[start of Given information]

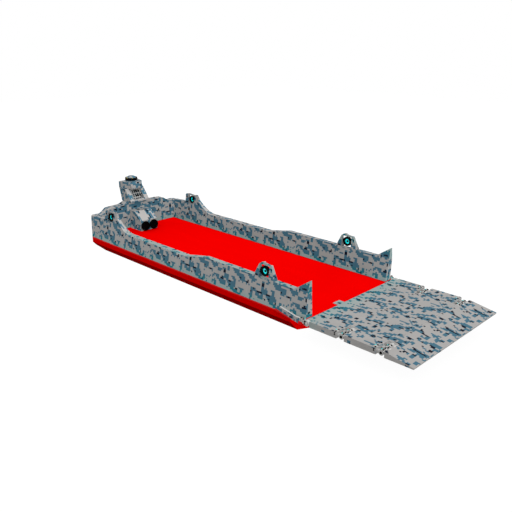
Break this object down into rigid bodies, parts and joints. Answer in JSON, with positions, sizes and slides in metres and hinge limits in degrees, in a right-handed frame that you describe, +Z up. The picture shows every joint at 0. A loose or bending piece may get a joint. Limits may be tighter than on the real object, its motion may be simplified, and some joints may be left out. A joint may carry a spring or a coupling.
{
  "type": "military landing craft",
  "caption": "Flat-bottomed landing craft with an open well deck, thick bulwarks, tilting lamps, a stern control tower and a folding bow ramp.",
  "frame": {"origin": "bottom centre of the craft's box, under the middle of the length over the lowered ramp, on the flat of the bottom", "axes": "+X to the bow, +Y to port, +Z up"},
  "size_m": [29.8, 9.04, 5.4706],
  "materials": {
    "camo_paint": "matt",
    "hull_red": "matt",
    "deck_red": "matt",
    "black_paint": "satin",
    "lamp_glass": "gloss",
    "window_glass": "gloss",
    "pin_steel": "satin",
    "engine_iron": "matt",
    "bronze": "satin"
  },
  "bodies": {
    "craft": {"hull": "hull_red", "deck": "deck_red", "bow_sill": "camo_paint", "hinge_pin_main": "pin_steel", "wall_starboard": "camo_paint", "wall_port": "camo_paint", "lamp_cradle_aft_starboard": "camo_paint", "lamp_cradle_aft_port": "camo_paint", "lamp_cradle_fore_starboard": "camo_paint", "lamp_cradle_fore_port": "camo_paint", "hinge_cheek_starboard": "camo_paint", "hinge_cheek_port": "camo_paint", "stern_wall": "camo_paint", "engine_casing": "camo_paint", "engine_block": "engine_iron", "fan_drum_starboard": "black_paint", "fan_drum_port": "black_paint", "tower_trunk": "camo_paint", "tower_head": "camo_paint", "tower_pane": "window_glass", "helm_console": "black_paint", "beacon_ring": "black_paint", "shaft_strut_starboard": "hull_red", "shaft_strut_port": "hull_red"},
    "ramp_inner": {"ramp_inner": "camo_paint", "hinge_pin_first_fold_starboard": "pin_steel", "hinge_pin_first_fold_port": "pin_steel"},
    "ramp_middle": {"ramp_middle": "camo_paint", "hinge_pin_second_fold_starboard": "pin_steel", "hinge_pin_second_fold_port": "pin_steel"},
    "ramp_toe": {"ramp_toe": "camo_paint"},
    "beacon_dome": {"beacon_dome": "camo_paint"},
    "lamp_aft_starboard": {"lamp_drum_aft_starboard": "black_paint", "lamp_lens_aft_starboard": "lamp_glass"},
    "lamp_aft_port": {"lamp_drum_aft_port": "black_paint", "lamp_lens_aft_port": "lamp_glass"},
    "lamp_fore_starboard": {"lamp_drum_fore_starboard": "black_paint", "lamp_lens_fore_starboard": "lamp_glass"},
    "lamp_fore_port": {"lamp_drum_fore_port": "black_paint", "lamp_lens_fore_port": "lamp_glass"},
    "propeller_starboard": {"propeller_starboard": "bronze"},
    "rudder_starboard": {"rudder_starboard": "hull_red"},
    "propeller_port": {"propeller_port": "bronze"},
    "rudder_port": {"rudder_port": "hull_red"}
  },
  "joints": [
    {"name": "ramp_hinge", "type": "hinge", "parent": "craft", "child": "ramp_inner", "pos_m": [8.3, 0, 1.27], "axis": [0, -1, 0], "range_deg": [-12, 88]},
    {"name": "ramp_first_fold", "type": "hinge", "parent": "ramp_inner", "child": "ramp_middle", "pos_m": [10.565, 0, 1.24], "axis": [0, -1, 0], "range_deg": [-15, 0]},
    {"name": "ramp_second_fold", "type": "hinge", "parent": "ramp_middle", "child": "ramp_toe", "pos_m": [13, 0, 1.24], "axis": [0, -1, 0], "range_deg": [-15, 0]},
    {"name": "lamp_tilt_aft_starboard", "type": "hinge", "parent": "craft", "child": "lamp_aft_starboard", "pos_m": [-11.4, -3.94, 3.275], "axis": [1, 0, 0], "range_deg": [-45, 45]},
    {"name": "lamp_tilt_aft_port", "type": "hinge", "parent": "craft", "child": "lamp_aft_port", "pos_m": [-11.4, 3.94, 3.275], "axis": [1, 0, 0], "range_deg": [-45, 45]},
    {"name": "lamp_tilt_fore_starboard", "type": "hinge", "parent": "craft", "child": "lamp_fore_starboard", "pos_m": [4.7, -3.94, 3.225], "axis": [1, 0, 0], "range_deg": [-45, 45]},
    {"name": "lamp_tilt_fore_port", "type": "hinge", "parent": "craft", "child": "lamp_fore_port", "pos_m": [4.7, 3.94, 3.225], "axis": [1, 0, 0], "range_deg": [-45, 45]},
    {"name": "beacon_turn", "type": "hinge", "parent": "craft", "child": "beacon_dome", "pos_m": [-14.4, 0, 5.2], "axis": [0, 0, 1], "continuous": true},
    {"name": "propeller_turn_starboard", "type": "hinge", "parent": "craft", "child": "propeller_starboard", "pos_m": [-13.35, -2.2, 0.56], "axis": [1, 0, 0], "continuous": true},
    {"name": "propeller_turn_port", "type": "hinge", "parent": "craft", "child": "propeller_port", "pos_m": [-13.35, 2.2, 0.56], "axis": [1, 0, 0], "continuous": true},
    {"name": "rudder_turn_starboard", "type": "hinge", "parent": "craft", "child": "rudder_starboard", "pos_m": [-13.88, -2.2, 0.56], "axis": [0, 0, 1], "range_deg": [-35, 35]},
    {"name": "rudder_turn_port", "type": "hinge", "parent": "craft", "child": "rudder_port", "pos_m": [-13.88, 2.2, 0.56], "axis": [0, 0, 1], "range_deg": [-35, 35]}
  ]
}
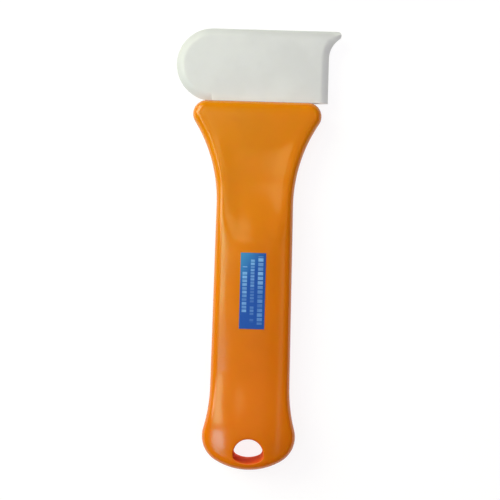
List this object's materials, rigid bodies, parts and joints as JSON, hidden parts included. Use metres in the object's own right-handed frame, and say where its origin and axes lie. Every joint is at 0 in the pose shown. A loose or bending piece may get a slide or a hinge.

[end of Given information]

Exercise description:
Go through the listing and copy all of it exactly.

Solution to this exercise:
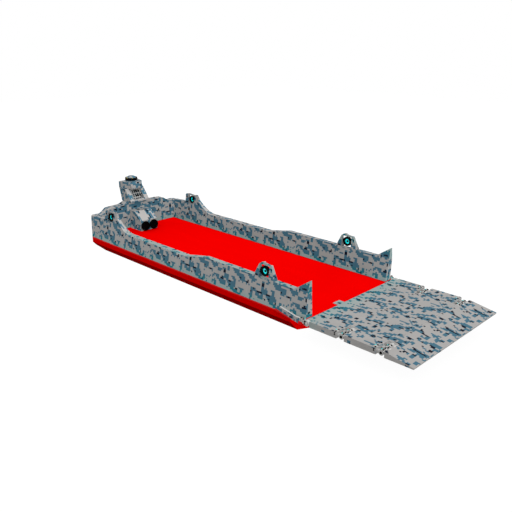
Break this object down into rigid bodies, parts and joints. Answer in JSON, with positions, sizes and slides in metres and hinge limits in degrees, in a right-handed frame that you describe, +Z up. The picture shows every joint at 0. A loose or bending piece may get a joint. Limits may be tighter than on the real object, its motion may be simplified, and some joints may be left out. A joint may carry a spring or a coupling.
{
  "type": "military landing craft",
  "caption": "Flat-bottomed landing craft with an open well deck, thick bulwarks, tilting lamps, a stern control tower and a folding bow ramp.",
  "frame": {"origin": "bottom centre of the craft's box, under the middle of the length over the lowered ramp, on the flat of the bottom", "axes": "+X to the bow, +Y to port, +Z up"},
  "size_m": [29.8, 9.04, 5.4706],
  "materials": {
    "camo_paint": "matt",
    "hull_red": "matt",
    "deck_red": "matt",
    "black_paint": "satin",
    "lamp_glass": "gloss",
    "window_glass": "gloss",
    "pin_steel": "satin",
    "engine_iron": "matt",
    "bronze": "satin"
  },
  "bodies": {
    "craft": {"hull": "hull_red", "deck": "deck_red", "bow_sill": "camo_paint", "hinge_pin_main": "pin_steel", "wall_starboard": "camo_paint", "wall_port": "camo_paint", "lamp_cradle_aft_starboard": "camo_paint", "lamp_cradle_aft_port": "camo_paint", "lamp_cradle_fore_starboard": "camo_paint", "lamp_cradle_fore_port": "camo_paint", "hinge_cheek_starboard": "camo_paint", "hinge_cheek_port": "camo_paint", "stern_wall": "camo_paint", "engine_casing": "camo_paint", "engine_block": "engine_iron", "fan_drum_starboard": "black_paint", "fan_drum_port": "black_paint", "tower_trunk": "camo_paint", "tower_head": "camo_paint", "tower_pane": "window_glass", "helm_console": "black_paint", "beacon_ring": "black_paint", "shaft_strut_starboard": "hull_red", "shaft_strut_port": "hull_red"},
    "ramp_inner": {"ramp_inner": "camo_paint", "hinge_pin_first_fold_starboard": "pin_steel", "hinge_pin_first_fold_port": "pin_steel"},
    "ramp_middle": {"ramp_middle": "camo_paint", "hinge_pin_second_fold_starboard": "pin_steel", "hinge_pin_second_fold_port": "pin_steel"},
    "ramp_toe": {"ramp_toe": "camo_paint"},
    "beacon_dome": {"beacon_dome": "camo_paint"},
    "lamp_aft_starboard": {"lamp_drum_aft_starboard": "black_paint", "lamp_lens_aft_starboard": "lamp_glass"},
    "lamp_aft_port": {"lamp_drum_aft_port": "black_paint", "lamp_lens_aft_port": "lamp_glass"},
    "lamp_fore_starboard": {"lamp_drum_fore_starboard": "black_paint", "lamp_lens_fore_starboard": "lamp_glass"},
    "lamp_fore_port": {"lamp_drum_fore_port": "black_paint", "lamp_lens_fore_port": "lamp_glass"},
    "propeller_starboard": {"propeller_starboard": "bronze"},
    "rudder_starboard": {"rudder_starboard": "hull_red"},
    "propeller_port": {"propeller_port": "bronze"},
    "rudder_port": {"rudder_port": "hull_red"}
  },
  "joints": [
    {"name": "ramp_hinge", "type": "hinge", "parent": "craft", "child": "ramp_inner", "pos_m": [8.3, 0, 1.27], "axis": [0, -1, 0], "range_deg": [-12, 88]},
    {"name": "ramp_first_fold", "type": "hinge", "parent": "ramp_inner", "child": "ramp_middle", "pos_m": [10.565, 0, 1.24], "axis": [0, -1, 0], "range_deg": [-15, 0]},
    {"name": "ramp_second_fold", "type": "hinge", "parent": "ramp_middle", "child": "ramp_toe", "pos_m": [13, 0, 1.24], "axis": [0, -1, 0], "range_deg": [-15, 0]},
    {"name": "lamp_tilt_aft_starboard", "type": "hinge", "parent": "craft", "child": "lamp_aft_starboard", "pos_m": [-11.4, -3.94, 3.275], "axis": [1, 0, 0], "range_deg": [-45, 45]},
    {"name": "lamp_tilt_aft_port", "type": "hinge", "parent": "craft", "child": "lamp_aft_port", "pos_m": [-11.4, 3.94, 3.275], "axis": [1, 0, 0], "range_deg": [-45, 45]},
    {"name": "lamp_tilt_fore_starboard", "type": "hinge", "parent": "craft", "child": "lamp_fore_starboard", "pos_m": [4.7, -3.94, 3.225], "axis": [1, 0, 0], "range_deg": [-45, 45]},
    {"name": "lamp_tilt_fore_port", "type": "hinge", "parent": "craft", "child": "lamp_fore_port", "pos_m": [4.7, 3.94, 3.225], "axis": [1, 0, 0], "range_deg": [-45, 45]},
    {"name": "beacon_turn", "type": "hinge", "parent": "craft", "child": "beacon_dome", "pos_m": [-14.4, 0, 5.2], "axis": [0, 0, 1], "continuous": true},
    {"name": "propeller_turn_starboard", "type": "hinge", "parent": "craft", "child": "propeller_starboard", "pos_m": [-13.35, -2.2, 0.56], "axis": [1, 0, 0], "continuous": true},
    {"name": "propeller_turn_port", "type": "hinge", "parent": "craft", "child": "propeller_port", "pos_m": [-13.35, 2.2, 0.56], "axis": [1, 0, 0], "continuous": true},
    {"name": "rudder_turn_starboard", "type": "hinge", "parent": "craft", "child": "rudder_starboard", "pos_m": [-13.88, -2.2, 0.56], "axis": [0, 0, 1], "range_deg": [-35, 35]},
    {"name": "rudder_turn_port", "type": "hinge", "parent": "craft", "child": "rudder_port", "pos_m": [-13.88, 2.2, 0.56], "axis": [0, 0, 1], "range_deg": [-35, 35]}
  ]
}
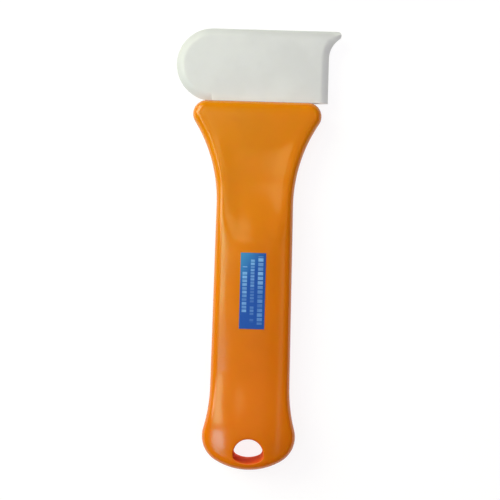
List this object's materials, rigid bodies, parts and joints as JSON, hidden parts included. Use metres in the object's own right-handed frame, and say where its origin and axes lie. Every joint is at 0 in the pose shown. A loose or bending piece may get a slide or a hinge.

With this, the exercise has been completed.